Ok, fantastic. The training error is nicely going down. We could train the network a couple more epochs until the error converges. But let's stay with the 10 training epochs for now and continue with evaluating our trained model.

## 6. Neural Network Model Evaluation

We will now evaluate the trained model using the same mini-batch approach as we did throughout the network training and derive the mean negative log-likelihood loss of the mini-batches:

In [None]:
# set the model in eval mode
model.eval()

# move the model to the cpu (for evaluation, we will not need the gpu)
model.to('cpu')

# init collection of mini-batch losses
eval_mini_batch_losses = []

# iterate over all-mini batches
for i, (images, labels) in enumerate(fashion_mnist_test_dataloader):

    # run forward pass through the network
    output = model(images)

    # determine classification loss
    loss = nll_loss(output, labels)

    # collect mini-batch reconstruction loss
    eval_mini_batch_losses.append(loss.data.item())

# determine mean min-batch loss of epoch
eval_loss = np.mean(eval_mini_batch_losses)

# print epoch loss
now = datetime.utcnow().strftime("%Y%m%d-%H:%M:%S")
print('[LOG {}] eval-loss: {}'.format(str(now), str(eval_loss)))

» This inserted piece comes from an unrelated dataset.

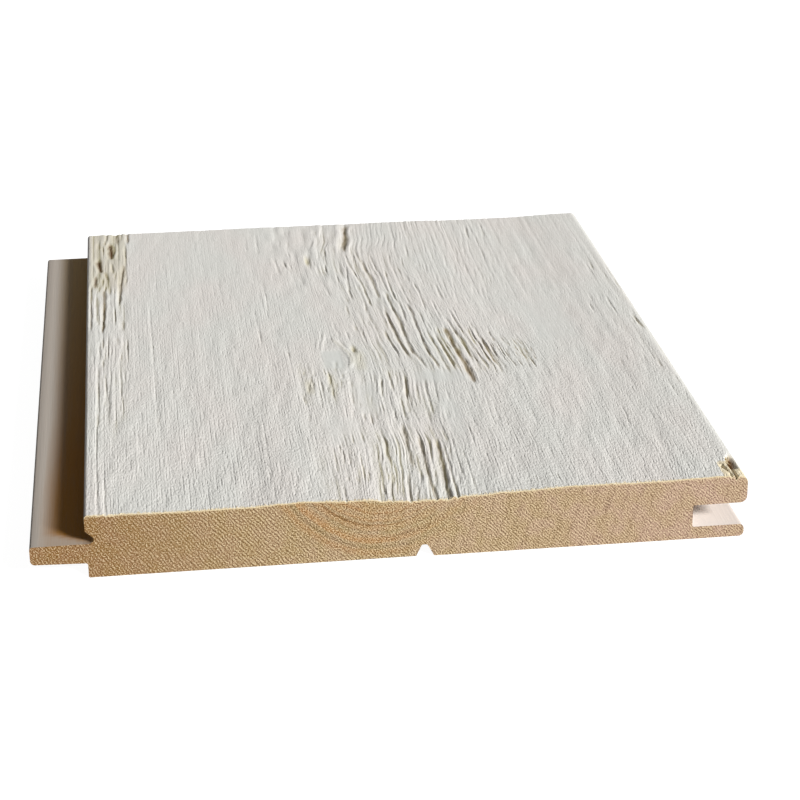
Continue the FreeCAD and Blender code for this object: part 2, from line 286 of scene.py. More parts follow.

Ok, great. The evaluation loss looks in-line with our training loss. Let's now inspect a few sample predictions to get an impression of the model quality. Therefore, we will again pick a random image of our evaluation dataset and retrieve its PyTorch tensor as well as the corresponding label:

In [None]:
# set (random) image id
image_id = 1000

# retrieve image exhibiting the image id
image, label = X_test[image_id], y_test[image_id]

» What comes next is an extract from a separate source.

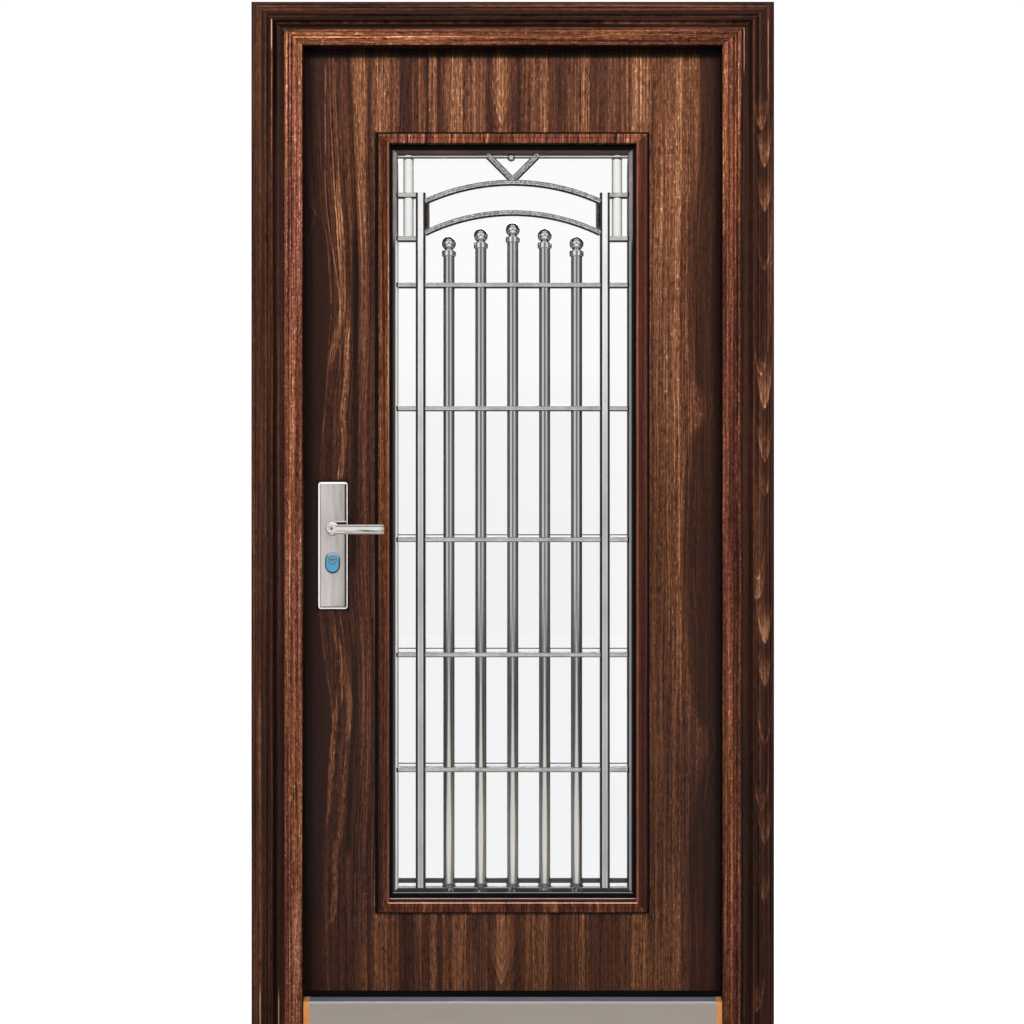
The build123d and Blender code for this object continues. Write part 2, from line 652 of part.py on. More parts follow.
# A collar, a short neck and a ball on top of each tube.
with BuildPart() as grille_finials:
    for i in range(-2, 3):
        z = BALL_Z[abs(i)]
        with BuildSketch(
            Plane(origin=(i * TUBE_PITCH, TUBE_Y, z), x_dir=(1, 0, 0), z_dir=(0, -1, 0))
        ):
            with BuildLine():
                Line((0, -26), (BALL_R - 1, -26))
                Line((BALL_R - 1, -26), (BALL_R, -25))
                Line((BALL_R, -25), (BALL_R, -15.5))
                Line((BALL_R, -15.5), (BALL_R - 1, -14.5))
                Line((BALL_R - 1, -14.5), (8.0, -13.5))
                Line((8.0, -13.5), (8.0, -((BALL_R**2 - 64.0) ** 0.5)))
                ThreePointArc(
                    (8.0, -((BALL_R**2 - 64.0) ** 0.5)), (BALL_R, 0), (0, BALL_R)
                )
                Line((0, BALL_R), (0, -26))
            make_face()
        revolve(axis=Axis((i * TUBE_PITCH, TUBE_Y, z), (0, 0, 1)))
grille_finials.part.label = "grille_finials"

# Two concentric flat arches between the posts, with a short upright between
# them at each end.
ARCH_X = POST_X - POST_W / 2
with BuildPart() as grille_arch:
    with BuildSketch(Plane.XZ.offset(-BAR_Y0 - POST_W)):
        for crown, radius in ((OUTER_CROWN, OUTER_R), (INNER_CROWN, INNER_R)):
            with Locations((0, crown - radius)):
                Circle(radius)
                Circle(radius - ARCH_W, mode=Mode.SUBTRACT)
            with Locations((0, crown - radius - 500)):
                Rectangle(2000, 1000 + 2 * (radius - 70), mode=Mode.SUBTRACT)
        with Locations((ARCH_X - 4, 1631), (4 - ARCH_X, 1631)):
            Rectangle(8, 60)
        with Locations((ARCH_X + 400, 1600), (-ARCH_X - 400, 1600)):
            Rectangle(800, 900, mode=Mode.SUBTRACT)
    extrude(amount=POST_W)
grille_arch.part.label = "grille_arch"

# Two flat bars in a V from the top of the frame down to the arch's crown.
with BuildPart() as grille_v_brace:
    with BuildSketch(Plane.XZ.offset(-BAR_Y0 - POST_W)):
        top = RING_Z1 - RING_W
        with BuildLine():
            Polyline(
                (-61.5, top),
                (-61.5 + top - 1701, 1701),
                (61.5 - top + 1701, 1701),
                (61.5, top),
                (42.4, top),
                (0, top - 42.4),
                (-42.4, top),
                close=True,
            )
        make_face()
        with Locations((0, OUTER_CROWN - OUTER_R)):
            Circle(OUTER_R, mode=Mode.SUBTRACT)
    extrude(amount=POST_W - 4)
grille_v_brace.part.label = "grille_v_brace"

# ------------------------------------------------------------------ lock, handle
with BuildPart() as lock_faceplates:
    with BuildSketch(Plane.YZ.offset(LEAF_L)):
        for centre, tall in EDGE_PLATES:
            with Locations((MID_Y, centre)):
                Rectangle(24, tall)
        with Locations(*[(MID_Y, z) for z in BOLTS_MAIN + [BOLT_HIGH, BOLT_LOW]]):
            Circle(BOLT_R + 0.1, mode=Mode.SUBTRACT)
        with Locations((MID_Y, LATCH_Z)):
            Rectangle(14.2, 22.2, mode=Mode.SUBTRACT)
    extrude(amount=2.5)
lock_faceplates.part.label = "lock_faceplates"

# Five round bolts and the latch, drawn back flush with the leaf's edge.
with BuildPart() as lock_bolts:
    with BuildSketch(Plane.YZ.offset(LEAF_L)):
        with Locations(*[(MID_Y, z) for z in BOLTS_MAIN + [BOLT_HIGH, BOLT_LOW]]):
            Circle(BOLT_R)
    extrude(amount=BOLT_L)
    with BuildSketch(Plane.YZ.offset(LEAF_L)):
        with Locations((MID_Y, LATCH_Z)):
            Rectangle(14, 22)
    extrude(amount=BOLT_L)
lock_bolts.part.label = "lock_bolts"


def handle_plate(face, out):
    """A bevelled plate on the leaf's face at depth face, standing proud towards out."""
    with BuildPart() as plate:
        with Locations((LOCK_X, face + out * PLATE_T / 2, (PLATE_Z0 + PLATE_Z1) / 2)):
            Box(PLATE_W, PLATE_T, PLATE_Z1 - PLATE_Z0)
        fillet(plate.edges().filter_by(Axis.Y), 5.5)
        rim = plate.faces().filter_by(Axis.Y).sort_by(Axis.Y)[-1 if out > 0 else 0]
        chamfer(rim.edges(), 4.5)
        with BuildSketch(Plane.XZ.offset(-face)):
            with Locations((LOCK_X, PIVOT_Z)):
                Circle(NECK_HOLE)
            with Locations((LOCK_X, PLUG_Z)):
                Circle(PLUG_HOLE)
        extrude(amount=-out * PLATE_T, mode=Mode.SUBTRACT)
    return plate.part


def cylinder_guard(face, out):
    """The obround cover round a key plug, on the plate's face at depth face."""
    with BuildPart() as guard:
        with BuildSketch(Plane.XZ.offset(-face)):
            with Locations((LOCK_X, GUARD_Z)):
                SlotOverall(GUARD_H, GUARD_W, rotation=90)
        extrude(amount=-out * GUARD_T)
        rim = guard.faces().filter_by(Axis.Y).sort_by(Axis.Y)[-1 if out > 0 else 0]
        fillet(rim.edges(), 2.5)
        with BuildSketch(Plane.XZ.offset(-face)):
            with Locations((LOCK_X, PLUG_Z)):
                Circle(PLUG_HOLE)
        extrude(amount=-out * GUARD_T, mode=Mode.SUBTRACT)
    return guard.part


def key_plug(inner, outer):
    """A round plug between two depths, with a keyway cut 20 mm in from the outer end."""
    out = 1 if outer > inner else -1
    with BuildPart() as plug:
        with BuildSketch(Plane.XZ.offset(-inner)):
            with Locations((LOCK_X, PLUG_Z)):
                Circle(PLUG_R)
        extrude(amount=inner - outer)
        with BuildSketch(Plane.XZ.offset(-outer)):
            with Locations((LOCK_X, PLUG_Z)):
                Rectangle(10.7, 3.6)
        extrude(amount=out * 20, mode=Mode.SUBTRACT)
    return plug.part


def lever(face, out):
    """A neck through the plate and a flat bar towards the leaf's middle. face is the leaf's face."""
    back = face + out * LEVER_REACH
    with BuildPart() as handle:
        with BuildSketch(Plane.XZ.offset(-(face + out * 1.0))):
            with Locations((LOCK_X, PIVOT_Z)):
                Circle(NECK_R)
        extrude(amount=-out * (LEVER_REACH - 1.0))
        with BuildSketch(Plane.XZ.offset(-back)):
            with Locations((LOCK_X, PIVOT_Z)):
                Circle(BAR_H / 2)
            with Locations(((LOCK_X + BAR_TIP) / 2, PIVOT_Z)):
                Rectangle(BAR_TIP - LOCK_X, BAR_H)
        extrude(amount=-out * BAR_T)
        front = handle.faces().filter_by(Axis.Y).sort_by(Axis.Y)[-1 if out > 0 else 0]
        tip = front.edges().filter_by(Axis.Z).sort_by(Axis.X)[-1]
        chamfer(tip, 6.0)
        front = handle.faces().filter_by(Axis.Y).sort_by(Axis.Y)[-1 if out > 0 else 0]
        chamfer(front.edges().filter_by(Axis.Z, reverse=True), 1.2)
    return handle.part


with BuildPart() as handle_plate_front:
    add(handle_plate(LEAF_FRONT, -1))
handle_plate_front.part.label = "handle_plate_front"

with BuildPart() as handle_plate_back:
    add(handle_plate(LEAF_BACK, 1))
handle_plate_back.part.label = "handle_plate_back"

with BuildPart() as cylinder_guard_front:
    add(cylinder_guard(LEAF_FRONT - PLATE_T, -1))
cylinder_guard_front.part.label = "cylinder_guard_front"

with BuildPart() as cylinder_guard_back:
    add(cylinder_guard(LEAF_BACK + PLATE_T, 1))
cylinder_guard_back.part.label = "cylinder_guard_back"

with BuildPart() as cylinder_plug_front:
    add(key_plug(45.0, LEAF_FRONT - PLATE_T - GUARD_T - 0.5))
cylinder_plug_front.part.label = "cylinder_plug_front"

with BuildPart() as cylinder_plug_back:
    add(key_plug(69.0, LEAF_BACK + PLATE_T + GUARD_T + 0.5))
cylinder_plug_back.part.label = "cylinder_plug_back"

with BuildPart() as lever_front:
    add(lever(LEAF_FRONT, -1))
lever_front.part.label = "lever_front"

with BuildPart() as lever_back:
    add(lever(LEAF_BACK, 1))
lever_back.part.label = "lever_back"

with BuildPart() as spindle:
    with Locations((LOCK_X, MID_Y, PIVOT_Z)):
        Box(8, LEAF_BACK - LEAF_FRONT + 2, 8)
spindle.part.label = "spindle"

for piece in (
    casing_left,
    casing_right,
    casing_head,
    jamb_lock_side,
    jamb_hinge_side,
    jamb_head,
    jamb_lock_web,
    jamb_lock_core,
    strike_boxes,
    jamb_hinge_web,
    jamb_head_web,
    threshold,
    threshold_end_caps,
    frame_seals,
    strike_plates,
    hinge_frame_leaves,
    hinge_pins,
    hinge_door_leaves,
    leaf_lock_stile,
    leaf_hinge_stile,
    leaf_top_rail,
    leaf_bottom_rail,
    leaf_front_sheet,
    leaf_back_sheet,
    bottom_sweep,
    bead_front_sides,
    bead_front_ends,
    bead_back_sides,
    bead_back_ends,
    window_gasket_sides,
    window_gasket_ends,
    glass_pane,
    grille_frame_sides,
    grille_frame_ends,
    grille_posts,
    grille_crossbars,
    grille_side_bars,
    grille_tubes,
    grille_finials,
    grille_arch,
    grille_v_brace,
    lock_faceplates,
    lock_bolts,
    handle_plate_front,
    handle_plate_back,
    cylinder_guard_front,
    cylinder_guard_back,
    cylinder_plug_front,
    cylinder_plug_back,
    lever_front,
    lever_back,
    spindle,
):
    export_step(piece.part, f"parts/{piece.part.label}.step")
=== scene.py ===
import math

import bmesh
import bpy
from mathutils import Matrix, Vector


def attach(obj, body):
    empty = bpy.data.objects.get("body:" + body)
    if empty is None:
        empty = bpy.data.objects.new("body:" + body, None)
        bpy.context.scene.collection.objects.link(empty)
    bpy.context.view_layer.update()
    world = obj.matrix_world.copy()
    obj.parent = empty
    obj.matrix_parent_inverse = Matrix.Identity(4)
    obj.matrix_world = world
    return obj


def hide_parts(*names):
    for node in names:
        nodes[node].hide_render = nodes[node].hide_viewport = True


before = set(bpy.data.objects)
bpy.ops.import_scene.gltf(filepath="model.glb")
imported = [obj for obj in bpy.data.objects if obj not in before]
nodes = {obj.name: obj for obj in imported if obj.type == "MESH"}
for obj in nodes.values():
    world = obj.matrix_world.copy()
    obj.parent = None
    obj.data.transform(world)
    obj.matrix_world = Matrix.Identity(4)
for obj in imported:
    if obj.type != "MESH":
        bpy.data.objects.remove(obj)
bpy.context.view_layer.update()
scene = bpy.context.scene

# ------------------------------------------------------------------- node helper


class Sock:
    """A shader socket that arithmetic can be done with."""

    def __init__(self, g, s):
        self.g, self.s = g, s

    def __add__(self, o):
        return self.g.math("ADD", self, o)

    __radd__ = __add__

    def __mul__(self, o):
        return self.g.math("MULTIPLY", self, o)

    __rmul__ = __mul__

    def __sub__(self, o):
        return self.g.math("SUBTRACT", self, o)

    def __rsub__(self, o):
        return self.g.math("SUBTRACT", o, self)

    def __truediv__(self, o):
        return self.g.math("DIVIDE", self, o)

    def __neg__(self):
        return self.g.math("MULTIPLY", self, -1.0)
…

Let's show the image and the corresponding ground truth label:

In [None]:
# set image plot title 
plt.title('Example: {}, Label: {}'.format(str(image_id), fashion_classes[label.item()]))

# plot mnist handwritten digit sample
plt.imshow(image, cmap='gray')

Let's compare the true label with the prediction of our model:

In [None]:
model(image)

We can even determine the likelihood of the most probable class:

In [None]:
most_probable = torch.argmax(model(image), dim=1).item()
print('Most probable class: {}'.format(most_probable))
print('This class represents the following fashion article: {}'.format(fashion_classes[most_probable]))

Let's now obtain the predictions for all the fashion item images of the evaluation data:

In [None]:
predictions = torch.argmax(model(X_test), dim=1)

Furthermore, let's obtain the overall classifcation accuracy:

In [None]:
accuracy_score(y_test, predictions.detach())

Let's also inspect the confusion matrix to determine major sources of misclassification:

In [None]:
# determine classification matrix of the predicted and target classes
mat = confusion_matrix(y_test, predictions.detach())

# initialize the plot and define size
plt.figure(figsize=(8, 8))

# plot corresponding confusion matrix
sns.heatmap(mat.T, square=True, annot=True, fmt='d', cbar=False, cmap='YlOrRd_r', xticklabels=fashion_classes.values(), yticklabels=fashion_classes.values())
plt.tick_params(axis='both', which='major', labelsize=8, labelbottom = False, bottom=False, top = False, left = False, labeltop=True)

# set plot title
plt.title('Fashion MNIST classification matrix')

# set axis labels
plt.xlabel('[true label]')
plt.ylabel('[predicted label]');

Ok, we can easily see that our current model confuses sandals with either sneakers or ankle boots. However, the inverse does not really hold. The model sometimes confuses sneakers with ankle boots, and only very rarely with sandals. The same holds ankle boots. Our model also has issues distinguishing shirts from coats (and, to a lesser degree, from T-shirts and pullovers).

These mistakes are not very surprising, as these items exhibit a high similarity.

## 7. Final Notes

In this lab we did not really tune the hyperparameter of our neural network (the learning rate); therefore, we did not make use of the validation dataset. You can implement hyperparameter tuning (learning rate) and checking for overfitting as your home assignment.